Cr Ross Church says: “Recent events at Council have shown that some, within KCDC, are trying to break out of the Pike Syndrome.
The Pike syndrome is where the one bigger fish is at one end of a water tank, and the many smaller fish are at the other. Between them, is a glass petition. For a while, the pike bashes its head against the barrier, trying to reach the other side. Eventually it stops hitting its head against an unseen barrier. When the barrier is removed, the pike still doesn’t try to reach out, having been conditioned that the barrier is there”.
Cr Church says that he is one of the KCDC Councillors who have recognised that barriers of process need to be broken down. He says the Coastal Hazards debacle is a case in point. “KCDC needs to find better ways to reach the people and serve the people, not being hamstrung by old barriers and processes. If Government can change laws to recognise current social thinking, then KCDC needs to be equally responsive to the people”.
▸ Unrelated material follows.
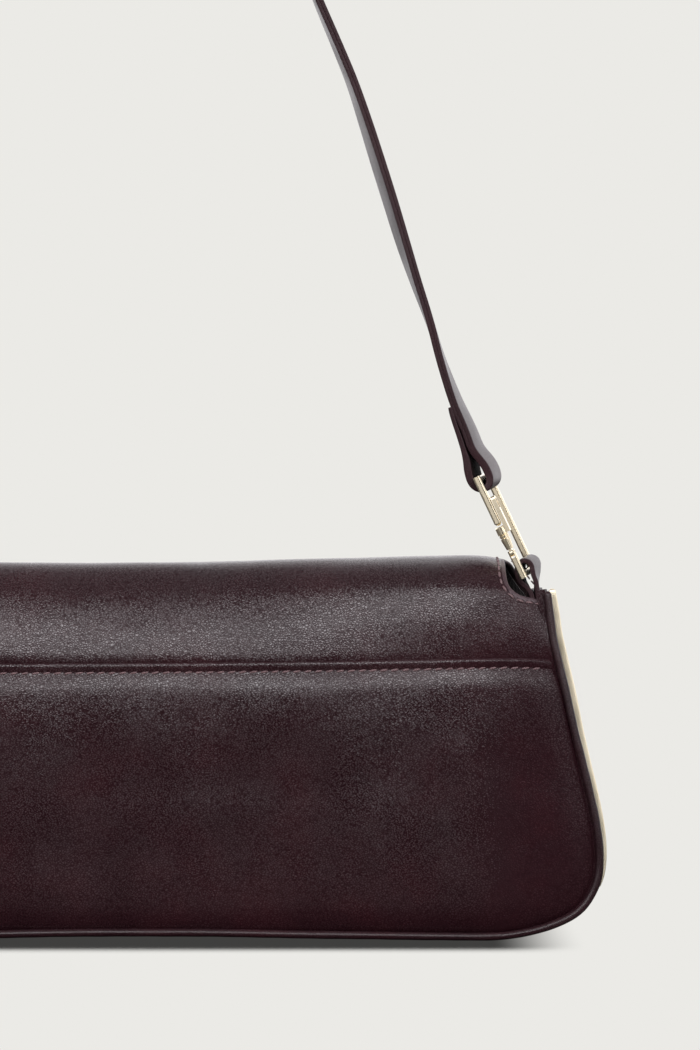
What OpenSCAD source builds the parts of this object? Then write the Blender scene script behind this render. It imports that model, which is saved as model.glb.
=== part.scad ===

So, he says, he is standing for mayor, to find new ways of doing things. “Having spent 30 months learning how the bureaucracy works, I want to be part of a new approach, with new blood, so that we, KCDC, respond to the wishes of our community”.
When Cr Church stood in 2010, he said he would open up the Mayor’s office to make Council more accessible. “I stand on that again”, he says, “and I encourage those who are thinking of standing for Council to put their names forward”.
“Together”, says Cr Church, “we need to break down old processes, so that we respond better to all future challenges”.